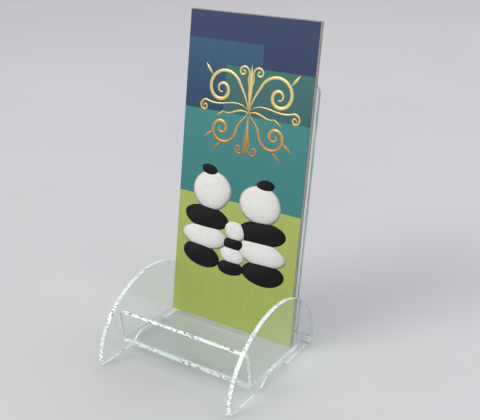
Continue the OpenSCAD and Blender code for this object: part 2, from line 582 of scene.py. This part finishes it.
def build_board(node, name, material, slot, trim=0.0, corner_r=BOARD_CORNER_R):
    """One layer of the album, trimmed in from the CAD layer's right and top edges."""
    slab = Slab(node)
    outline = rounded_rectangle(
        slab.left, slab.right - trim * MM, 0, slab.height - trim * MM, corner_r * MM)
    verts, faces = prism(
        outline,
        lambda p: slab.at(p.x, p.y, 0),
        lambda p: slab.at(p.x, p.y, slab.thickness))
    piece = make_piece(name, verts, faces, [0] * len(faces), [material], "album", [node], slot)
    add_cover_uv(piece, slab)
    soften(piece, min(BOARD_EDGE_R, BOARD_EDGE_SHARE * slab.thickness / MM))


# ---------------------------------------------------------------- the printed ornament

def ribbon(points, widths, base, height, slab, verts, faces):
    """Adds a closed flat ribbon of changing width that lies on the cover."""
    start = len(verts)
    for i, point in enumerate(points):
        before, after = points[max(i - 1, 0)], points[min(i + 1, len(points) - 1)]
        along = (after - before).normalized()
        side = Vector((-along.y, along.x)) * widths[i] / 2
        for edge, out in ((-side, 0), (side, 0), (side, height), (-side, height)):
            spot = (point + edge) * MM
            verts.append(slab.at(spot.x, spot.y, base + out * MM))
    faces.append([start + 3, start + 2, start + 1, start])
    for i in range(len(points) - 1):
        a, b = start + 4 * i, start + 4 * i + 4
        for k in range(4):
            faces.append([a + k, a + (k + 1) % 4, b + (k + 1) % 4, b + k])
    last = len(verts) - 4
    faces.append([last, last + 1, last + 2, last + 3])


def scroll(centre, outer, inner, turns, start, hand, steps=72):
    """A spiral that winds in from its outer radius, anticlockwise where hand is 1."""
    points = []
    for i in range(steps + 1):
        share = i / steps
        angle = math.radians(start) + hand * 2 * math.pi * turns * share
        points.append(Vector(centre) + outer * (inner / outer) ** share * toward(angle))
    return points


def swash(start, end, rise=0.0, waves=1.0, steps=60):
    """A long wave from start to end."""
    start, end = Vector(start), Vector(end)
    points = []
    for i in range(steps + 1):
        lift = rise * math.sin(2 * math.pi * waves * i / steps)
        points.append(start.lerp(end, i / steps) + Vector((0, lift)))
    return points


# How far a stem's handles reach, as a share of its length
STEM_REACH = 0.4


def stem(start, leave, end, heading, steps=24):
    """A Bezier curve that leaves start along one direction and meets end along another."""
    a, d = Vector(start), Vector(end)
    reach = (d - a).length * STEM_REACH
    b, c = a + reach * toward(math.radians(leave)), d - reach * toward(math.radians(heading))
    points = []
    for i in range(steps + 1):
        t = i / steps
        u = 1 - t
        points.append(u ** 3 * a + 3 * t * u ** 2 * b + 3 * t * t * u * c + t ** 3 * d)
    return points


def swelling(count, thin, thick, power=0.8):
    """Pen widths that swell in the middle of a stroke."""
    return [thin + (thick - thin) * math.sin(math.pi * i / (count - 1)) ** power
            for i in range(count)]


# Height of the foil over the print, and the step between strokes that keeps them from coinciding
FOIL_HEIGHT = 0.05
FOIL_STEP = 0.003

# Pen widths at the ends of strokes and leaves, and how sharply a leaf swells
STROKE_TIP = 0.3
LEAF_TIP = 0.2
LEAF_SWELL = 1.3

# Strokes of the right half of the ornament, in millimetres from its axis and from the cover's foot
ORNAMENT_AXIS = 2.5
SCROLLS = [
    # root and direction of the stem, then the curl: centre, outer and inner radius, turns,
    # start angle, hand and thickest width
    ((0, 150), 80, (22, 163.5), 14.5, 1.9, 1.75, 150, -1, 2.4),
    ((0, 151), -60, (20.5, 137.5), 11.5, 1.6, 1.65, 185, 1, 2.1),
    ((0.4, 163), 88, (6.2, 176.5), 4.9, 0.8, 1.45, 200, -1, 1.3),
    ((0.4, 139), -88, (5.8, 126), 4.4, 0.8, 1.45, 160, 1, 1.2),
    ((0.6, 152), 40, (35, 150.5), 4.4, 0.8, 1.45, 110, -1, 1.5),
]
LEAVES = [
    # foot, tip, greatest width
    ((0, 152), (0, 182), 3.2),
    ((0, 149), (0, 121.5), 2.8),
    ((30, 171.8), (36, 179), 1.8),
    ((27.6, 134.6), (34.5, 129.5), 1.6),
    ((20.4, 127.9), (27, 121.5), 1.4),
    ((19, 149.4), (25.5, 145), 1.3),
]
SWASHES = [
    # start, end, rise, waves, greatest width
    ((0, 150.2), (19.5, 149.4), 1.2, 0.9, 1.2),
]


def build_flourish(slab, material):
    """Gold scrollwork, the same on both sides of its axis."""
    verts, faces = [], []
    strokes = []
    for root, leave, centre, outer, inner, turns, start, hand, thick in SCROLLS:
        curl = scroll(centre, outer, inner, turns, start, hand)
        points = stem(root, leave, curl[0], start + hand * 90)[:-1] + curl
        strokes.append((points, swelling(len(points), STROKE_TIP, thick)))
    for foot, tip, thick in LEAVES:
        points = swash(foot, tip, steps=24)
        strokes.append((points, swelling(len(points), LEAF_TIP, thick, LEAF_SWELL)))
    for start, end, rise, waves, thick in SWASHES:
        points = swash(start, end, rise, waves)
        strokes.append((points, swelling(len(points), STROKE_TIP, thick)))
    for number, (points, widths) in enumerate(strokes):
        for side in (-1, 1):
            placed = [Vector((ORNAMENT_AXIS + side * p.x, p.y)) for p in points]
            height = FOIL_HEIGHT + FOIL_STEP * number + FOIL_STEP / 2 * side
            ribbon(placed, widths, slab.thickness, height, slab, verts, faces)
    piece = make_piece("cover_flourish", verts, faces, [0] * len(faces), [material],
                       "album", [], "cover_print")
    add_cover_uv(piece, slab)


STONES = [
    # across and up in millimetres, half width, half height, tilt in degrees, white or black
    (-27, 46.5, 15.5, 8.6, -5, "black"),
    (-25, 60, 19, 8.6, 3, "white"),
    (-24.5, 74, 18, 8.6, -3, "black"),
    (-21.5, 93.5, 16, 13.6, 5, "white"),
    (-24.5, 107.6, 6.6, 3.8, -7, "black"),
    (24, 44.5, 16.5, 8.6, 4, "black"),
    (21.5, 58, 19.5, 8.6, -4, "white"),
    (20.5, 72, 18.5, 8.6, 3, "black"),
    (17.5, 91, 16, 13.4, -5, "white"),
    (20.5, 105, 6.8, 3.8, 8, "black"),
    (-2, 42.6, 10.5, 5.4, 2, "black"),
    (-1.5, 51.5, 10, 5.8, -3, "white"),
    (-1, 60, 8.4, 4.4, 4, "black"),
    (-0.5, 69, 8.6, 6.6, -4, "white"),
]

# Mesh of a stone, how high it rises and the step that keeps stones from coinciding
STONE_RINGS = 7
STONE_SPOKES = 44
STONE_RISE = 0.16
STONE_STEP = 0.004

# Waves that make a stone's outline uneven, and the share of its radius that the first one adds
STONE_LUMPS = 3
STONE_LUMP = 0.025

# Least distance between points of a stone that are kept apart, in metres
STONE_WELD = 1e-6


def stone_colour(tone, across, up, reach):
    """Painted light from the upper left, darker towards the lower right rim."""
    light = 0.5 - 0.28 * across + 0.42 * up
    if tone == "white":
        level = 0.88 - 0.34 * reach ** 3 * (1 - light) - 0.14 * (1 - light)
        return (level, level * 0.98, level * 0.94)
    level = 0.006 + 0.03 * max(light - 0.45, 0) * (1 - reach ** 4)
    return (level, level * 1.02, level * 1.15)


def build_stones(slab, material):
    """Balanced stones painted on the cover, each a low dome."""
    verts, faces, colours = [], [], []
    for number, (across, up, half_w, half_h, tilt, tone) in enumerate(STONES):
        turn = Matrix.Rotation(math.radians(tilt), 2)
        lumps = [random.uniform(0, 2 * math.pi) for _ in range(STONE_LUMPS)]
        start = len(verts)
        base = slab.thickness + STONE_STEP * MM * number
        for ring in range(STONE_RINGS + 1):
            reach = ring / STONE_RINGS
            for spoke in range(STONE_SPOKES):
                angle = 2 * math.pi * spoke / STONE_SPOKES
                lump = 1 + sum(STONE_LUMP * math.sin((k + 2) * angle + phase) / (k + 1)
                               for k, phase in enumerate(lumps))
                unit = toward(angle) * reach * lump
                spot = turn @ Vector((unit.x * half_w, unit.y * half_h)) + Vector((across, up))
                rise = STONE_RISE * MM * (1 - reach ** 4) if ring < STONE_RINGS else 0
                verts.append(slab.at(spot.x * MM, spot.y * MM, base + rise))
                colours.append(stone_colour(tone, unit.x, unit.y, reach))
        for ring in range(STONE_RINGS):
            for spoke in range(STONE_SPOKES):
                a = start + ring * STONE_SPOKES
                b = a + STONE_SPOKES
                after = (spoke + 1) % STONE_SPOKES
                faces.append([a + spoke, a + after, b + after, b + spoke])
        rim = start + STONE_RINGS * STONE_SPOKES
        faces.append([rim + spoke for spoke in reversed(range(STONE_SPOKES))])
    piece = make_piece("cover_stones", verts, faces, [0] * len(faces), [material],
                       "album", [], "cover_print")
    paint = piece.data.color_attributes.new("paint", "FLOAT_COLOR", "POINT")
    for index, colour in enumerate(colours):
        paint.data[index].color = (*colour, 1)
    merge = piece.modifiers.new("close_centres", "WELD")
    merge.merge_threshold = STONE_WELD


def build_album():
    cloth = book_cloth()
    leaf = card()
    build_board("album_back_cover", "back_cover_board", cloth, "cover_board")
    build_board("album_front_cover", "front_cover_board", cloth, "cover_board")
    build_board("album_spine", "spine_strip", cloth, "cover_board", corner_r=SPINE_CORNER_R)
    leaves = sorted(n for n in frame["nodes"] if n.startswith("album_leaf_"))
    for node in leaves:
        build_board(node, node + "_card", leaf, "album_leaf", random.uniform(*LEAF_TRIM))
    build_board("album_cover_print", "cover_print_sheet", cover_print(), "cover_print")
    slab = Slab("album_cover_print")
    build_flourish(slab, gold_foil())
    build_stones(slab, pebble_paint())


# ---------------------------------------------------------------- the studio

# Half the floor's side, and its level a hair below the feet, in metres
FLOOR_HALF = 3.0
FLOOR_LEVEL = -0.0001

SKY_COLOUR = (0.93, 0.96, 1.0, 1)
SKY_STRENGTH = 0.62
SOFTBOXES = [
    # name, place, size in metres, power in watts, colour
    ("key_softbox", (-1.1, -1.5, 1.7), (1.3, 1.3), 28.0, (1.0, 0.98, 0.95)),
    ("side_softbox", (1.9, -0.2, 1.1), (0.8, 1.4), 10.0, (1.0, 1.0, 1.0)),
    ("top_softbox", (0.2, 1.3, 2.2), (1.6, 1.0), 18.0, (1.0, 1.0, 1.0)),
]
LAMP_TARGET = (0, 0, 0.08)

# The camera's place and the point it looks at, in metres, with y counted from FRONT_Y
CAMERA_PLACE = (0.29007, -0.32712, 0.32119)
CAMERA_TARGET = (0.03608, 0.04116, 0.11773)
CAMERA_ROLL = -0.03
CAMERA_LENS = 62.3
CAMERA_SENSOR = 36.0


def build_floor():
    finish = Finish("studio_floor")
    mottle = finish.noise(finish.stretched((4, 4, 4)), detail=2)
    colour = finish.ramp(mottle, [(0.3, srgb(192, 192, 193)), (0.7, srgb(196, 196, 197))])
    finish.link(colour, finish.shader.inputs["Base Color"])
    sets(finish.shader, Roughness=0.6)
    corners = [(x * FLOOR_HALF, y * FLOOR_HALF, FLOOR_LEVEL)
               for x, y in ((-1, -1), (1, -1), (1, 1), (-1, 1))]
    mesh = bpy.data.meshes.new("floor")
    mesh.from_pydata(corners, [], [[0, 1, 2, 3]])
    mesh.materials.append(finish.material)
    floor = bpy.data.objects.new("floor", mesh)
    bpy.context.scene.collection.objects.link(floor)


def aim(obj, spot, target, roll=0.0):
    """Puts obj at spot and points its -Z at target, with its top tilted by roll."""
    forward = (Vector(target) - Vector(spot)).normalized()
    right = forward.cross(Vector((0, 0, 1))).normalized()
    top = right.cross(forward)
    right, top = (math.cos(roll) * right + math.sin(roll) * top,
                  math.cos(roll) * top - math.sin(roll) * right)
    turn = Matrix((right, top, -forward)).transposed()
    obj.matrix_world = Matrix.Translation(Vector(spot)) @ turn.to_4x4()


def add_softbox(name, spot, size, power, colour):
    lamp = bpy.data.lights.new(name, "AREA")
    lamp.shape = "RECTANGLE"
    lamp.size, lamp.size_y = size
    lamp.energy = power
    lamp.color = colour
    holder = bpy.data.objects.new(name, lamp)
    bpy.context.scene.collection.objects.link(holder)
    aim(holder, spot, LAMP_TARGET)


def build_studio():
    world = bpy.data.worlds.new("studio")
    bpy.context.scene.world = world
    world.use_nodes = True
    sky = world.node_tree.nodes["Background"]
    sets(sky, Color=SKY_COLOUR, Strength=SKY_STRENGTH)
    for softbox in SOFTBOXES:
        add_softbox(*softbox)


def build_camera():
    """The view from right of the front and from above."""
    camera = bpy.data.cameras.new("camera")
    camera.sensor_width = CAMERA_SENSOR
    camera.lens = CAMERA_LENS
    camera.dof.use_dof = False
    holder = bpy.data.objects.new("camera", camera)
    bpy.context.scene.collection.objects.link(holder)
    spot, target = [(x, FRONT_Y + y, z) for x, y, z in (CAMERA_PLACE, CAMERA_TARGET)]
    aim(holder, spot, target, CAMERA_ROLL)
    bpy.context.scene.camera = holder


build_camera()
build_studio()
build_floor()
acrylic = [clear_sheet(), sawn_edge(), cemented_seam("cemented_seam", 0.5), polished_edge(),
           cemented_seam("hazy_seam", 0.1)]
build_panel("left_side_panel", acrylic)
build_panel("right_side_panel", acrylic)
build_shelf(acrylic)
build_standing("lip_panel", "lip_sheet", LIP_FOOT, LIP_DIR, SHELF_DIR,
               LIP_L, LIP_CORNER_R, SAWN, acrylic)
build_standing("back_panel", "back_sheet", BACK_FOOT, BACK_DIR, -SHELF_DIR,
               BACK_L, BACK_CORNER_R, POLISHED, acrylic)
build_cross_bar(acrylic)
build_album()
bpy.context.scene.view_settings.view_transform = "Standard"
________________________________________
Extract exactly the leading lines of the data, stopping at and including the line with "faces.append([last, last +".

▶ _Answer for this exercise_
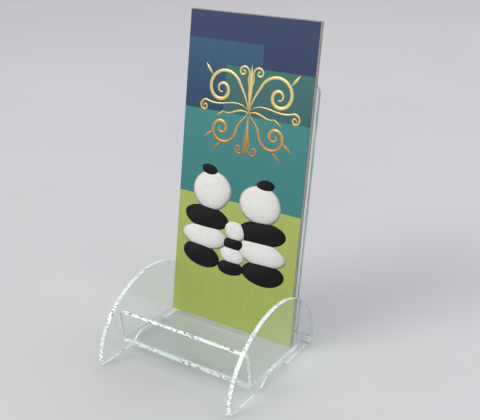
Continue the OpenSCAD and Blender code for this object: part 2, from line 582 of scene.py. This part finishes it.
def build_board(node, name, material, slot, trim=0.0, corner_r=BOARD_CORNER_R):
    """One layer of the album, trimmed in from the CAD layer's right and top edges."""
    slab = Slab(node)
    outline = rounded_rectangle(
        slab.left, slab.right - trim * MM, 0, slab.height - trim * MM, corner_r * MM)
    verts, faces = prism(
        outline,
        lambda p: slab.at(p.x, p.y, 0),
        lambda p: slab.at(p.x, p.y, slab.thickness))
    piece = make_piece(name, verts, faces, [0] * len(faces), [material], "album", [node], slot)
    add_cover_uv(piece, slab)
    soften(piece, min(BOARD_EDGE_R, BOARD_EDGE_SHARE * slab.thickness / MM))


# ---------------------------------------------------------------- the printed ornament

def ribbon(points, widths, base, height, slab, verts, faces):
    """Adds a closed flat ribbon of changing width that lies on the cover."""
    start = len(verts)
    for i, point in enumerate(points):
        before, after = points[max(i - 1, 0)], points[min(i + 1, len(points) - 1)]
        along = (after - before).normalized()
        side = Vector((-along.y, along.x)) * widths[i] / 2
        for edge, out in ((-side, 0), (side, 0), (side, height), (-side, height)):
            spot = (point + edge) * MM
            verts.append(slab.at(spot.x, spot.y, base + out * MM))
    faces.append([start + 3, start + 2, start + 1, start])
    for i in range(len(points) - 1):
        a, b = start + 4 * i, start + 4 * i + 4
        for k in range(4):
            faces.append([a + k, a + (k + 1) % 4, b + (k + 1) % 4, b + k])
    last = len(verts) - 4
    faces.append([last, last + 1, last + 2, last + 3])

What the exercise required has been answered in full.